▸ SUPPLIED DATA
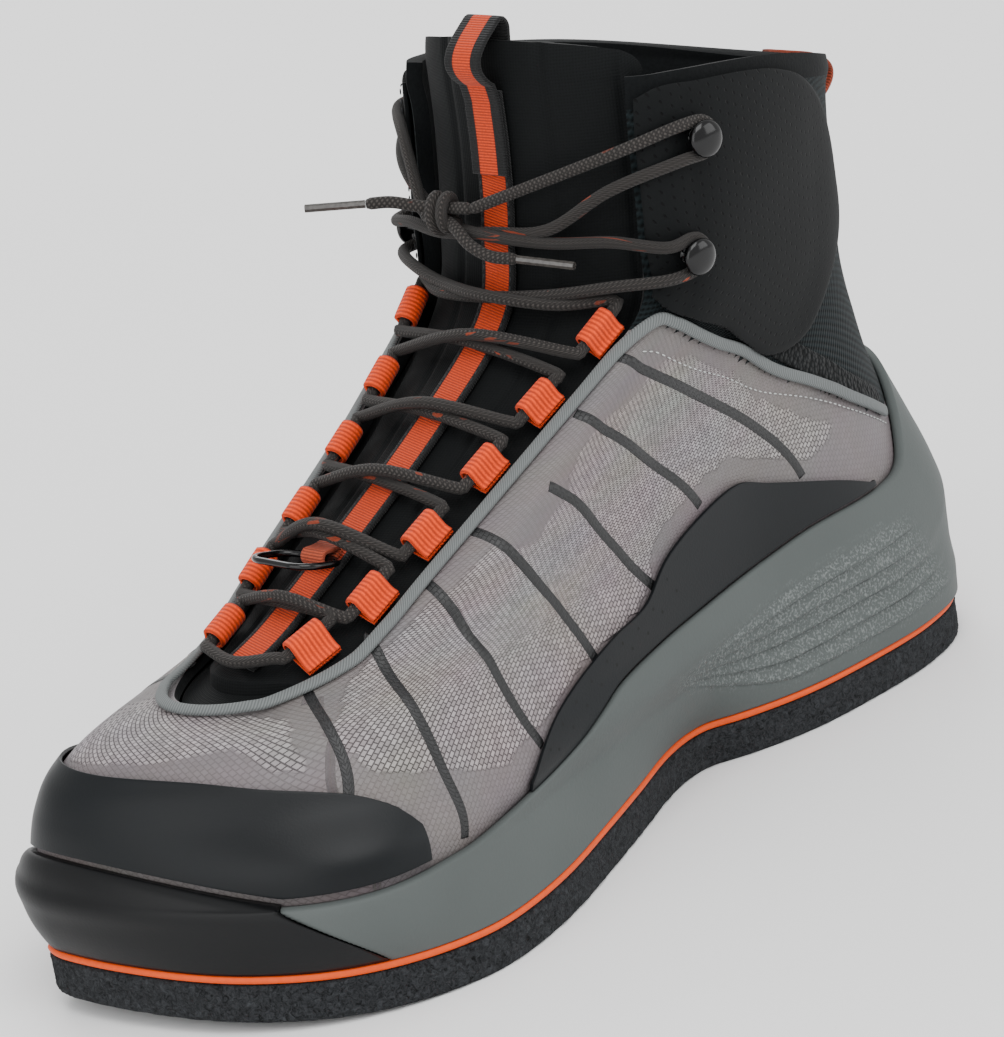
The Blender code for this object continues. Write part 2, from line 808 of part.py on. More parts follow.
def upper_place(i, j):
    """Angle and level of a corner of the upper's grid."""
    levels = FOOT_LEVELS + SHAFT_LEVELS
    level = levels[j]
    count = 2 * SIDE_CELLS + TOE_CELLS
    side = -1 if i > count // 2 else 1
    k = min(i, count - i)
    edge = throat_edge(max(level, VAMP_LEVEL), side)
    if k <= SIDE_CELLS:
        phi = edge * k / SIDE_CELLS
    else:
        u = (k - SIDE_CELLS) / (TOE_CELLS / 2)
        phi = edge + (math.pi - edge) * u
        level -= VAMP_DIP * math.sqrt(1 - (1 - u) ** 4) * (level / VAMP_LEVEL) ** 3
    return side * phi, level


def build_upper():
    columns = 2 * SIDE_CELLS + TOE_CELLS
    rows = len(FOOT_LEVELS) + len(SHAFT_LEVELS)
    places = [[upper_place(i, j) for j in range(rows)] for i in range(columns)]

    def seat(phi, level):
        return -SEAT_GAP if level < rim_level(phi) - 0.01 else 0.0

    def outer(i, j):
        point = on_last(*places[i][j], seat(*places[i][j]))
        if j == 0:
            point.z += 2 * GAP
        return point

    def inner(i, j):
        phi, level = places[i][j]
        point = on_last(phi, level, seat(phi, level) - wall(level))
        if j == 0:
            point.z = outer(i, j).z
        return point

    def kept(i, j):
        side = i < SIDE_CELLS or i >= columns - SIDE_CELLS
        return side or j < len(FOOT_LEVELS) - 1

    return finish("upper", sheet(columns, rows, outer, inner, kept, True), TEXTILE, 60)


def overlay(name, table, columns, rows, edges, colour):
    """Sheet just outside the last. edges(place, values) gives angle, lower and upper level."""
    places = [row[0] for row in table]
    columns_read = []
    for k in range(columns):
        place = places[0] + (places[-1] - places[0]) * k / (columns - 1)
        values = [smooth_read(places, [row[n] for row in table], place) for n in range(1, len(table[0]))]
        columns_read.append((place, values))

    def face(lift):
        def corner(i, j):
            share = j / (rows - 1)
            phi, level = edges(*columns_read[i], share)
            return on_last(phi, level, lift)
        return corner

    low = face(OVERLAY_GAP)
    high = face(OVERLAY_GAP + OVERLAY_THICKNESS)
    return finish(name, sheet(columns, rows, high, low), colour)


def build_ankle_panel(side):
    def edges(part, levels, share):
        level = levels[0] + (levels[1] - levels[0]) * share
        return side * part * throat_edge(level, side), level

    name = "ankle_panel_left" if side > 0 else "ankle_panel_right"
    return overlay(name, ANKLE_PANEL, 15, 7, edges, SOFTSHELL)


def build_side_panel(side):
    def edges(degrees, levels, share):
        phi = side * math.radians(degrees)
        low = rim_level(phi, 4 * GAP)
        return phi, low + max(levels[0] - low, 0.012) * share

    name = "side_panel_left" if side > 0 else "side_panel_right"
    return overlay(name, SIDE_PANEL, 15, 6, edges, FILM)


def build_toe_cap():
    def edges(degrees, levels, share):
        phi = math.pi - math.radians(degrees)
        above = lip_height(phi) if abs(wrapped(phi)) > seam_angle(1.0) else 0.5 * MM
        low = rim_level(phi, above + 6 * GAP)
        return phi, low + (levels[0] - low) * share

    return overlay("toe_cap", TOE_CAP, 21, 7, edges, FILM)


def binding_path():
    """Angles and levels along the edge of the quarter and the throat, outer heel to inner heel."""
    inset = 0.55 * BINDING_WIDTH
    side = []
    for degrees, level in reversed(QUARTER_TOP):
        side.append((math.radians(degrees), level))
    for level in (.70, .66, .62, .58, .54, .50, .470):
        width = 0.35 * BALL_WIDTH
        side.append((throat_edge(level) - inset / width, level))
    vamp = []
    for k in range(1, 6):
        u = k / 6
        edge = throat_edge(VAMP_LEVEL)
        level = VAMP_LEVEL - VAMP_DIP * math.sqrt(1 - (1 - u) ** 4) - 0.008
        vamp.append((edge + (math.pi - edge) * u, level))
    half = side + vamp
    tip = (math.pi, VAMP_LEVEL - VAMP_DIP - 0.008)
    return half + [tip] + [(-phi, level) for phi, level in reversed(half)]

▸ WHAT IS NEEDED
Write down again the exact lines running from the beginning of the data to the line containing "return finish(name, sheet(columns, rows, high, low), colour)", with both ends included.

▸ RESPONSE
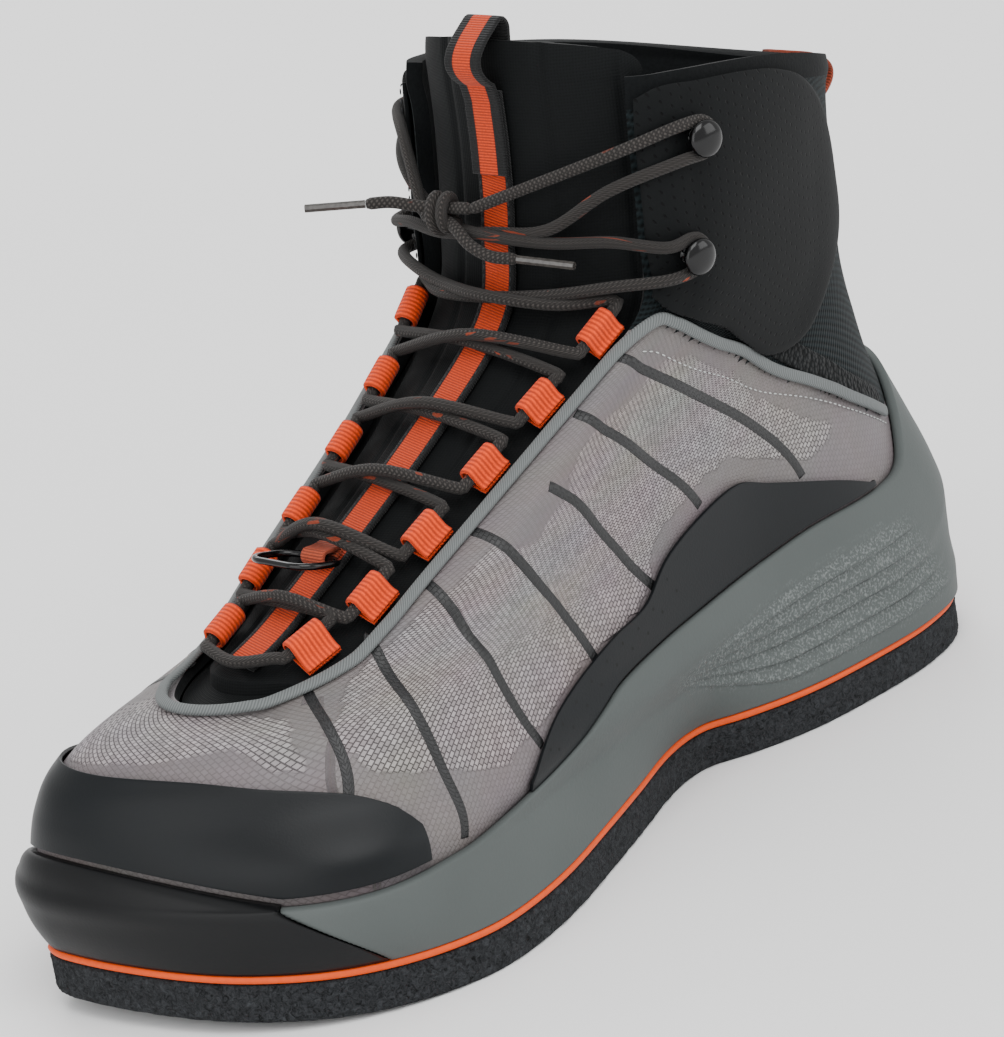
The Blender code for this object continues. Write part 2, from line 808 of part.py on. More parts follow.
def upper_place(i, j):
    """Angle and level of a corner of the upper's grid."""
    levels = FOOT_LEVELS + SHAFT_LEVELS
    level = levels[j]
    count = 2 * SIDE_CELLS + TOE_CELLS
    side = -1 if i > count // 2 else 1
    k = min(i, count - i)
    edge = throat_edge(max(level, VAMP_LEVEL), side)
    if k <= SIDE_CELLS:
        phi = edge * k / SIDE_CELLS
    else:
        u = (k - SIDE_CELLS) / (TOE_CELLS / 2)
        phi = edge + (math.pi - edge) * u
        level -= VAMP_DIP * math.sqrt(1 - (1 - u) ** 4) * (level / VAMP_LEVEL) ** 3
    return side * phi, level


def build_upper():
    columns = 2 * SIDE_CELLS + TOE_CELLS
    rows = len(FOOT_LEVELS) + len(SHAFT_LEVELS)
    places = [[upper_place(i, j) for j in range(rows)] for i in range(columns)]

    def seat(phi, level):
        return -SEAT_GAP if level < rim_level(phi) - 0.01 else 0.0

    def outer(i, j):
        point = on_last(*places[i][j], seat(*places[i][j]))
        if j == 0:
            point.z += 2 * GAP
        return point

    def inner(i, j):
        phi, level = places[i][j]
        point = on_last(phi, level, seat(phi, level) - wall(level))
        if j == 0:
            point.z = outer(i, j).z
        return point

    def kept(i, j):
        side = i < SIDE_CELLS or i >= columns - SIDE_CELLS
        return side or j < len(FOOT_LEVELS) - 1

    return finish("upper", sheet(columns, rows, outer, inner, kept, True), TEXTILE, 60)


def overlay(name, table, columns, rows, edges, colour):
    """Sheet just outside the last. edges(place, values) gives angle, lower and upper level."""
    places = [row[0] for row in table]
    columns_read = []
    for k in range(columns):
        place = places[0] + (places[-1] - places[0]) * k / (columns - 1)
        values = [smooth_read(places, [row[n] for row in table], place) for n in range(1, len(table[0]))]
        columns_read.append((place, values))

    def face(lift):
        def corner(i, j):
            share = j / (rows - 1)
            phi, level = edges(*columns_read[i], share)
            return on_last(phi, level, lift)
        return corner

    low = face(OVERLAY_GAP)
    high = face(OVERLAY_GAP + OVERLAY_THICKNESS)
    return finish(name, sheet(columns, rows, high, low), colour)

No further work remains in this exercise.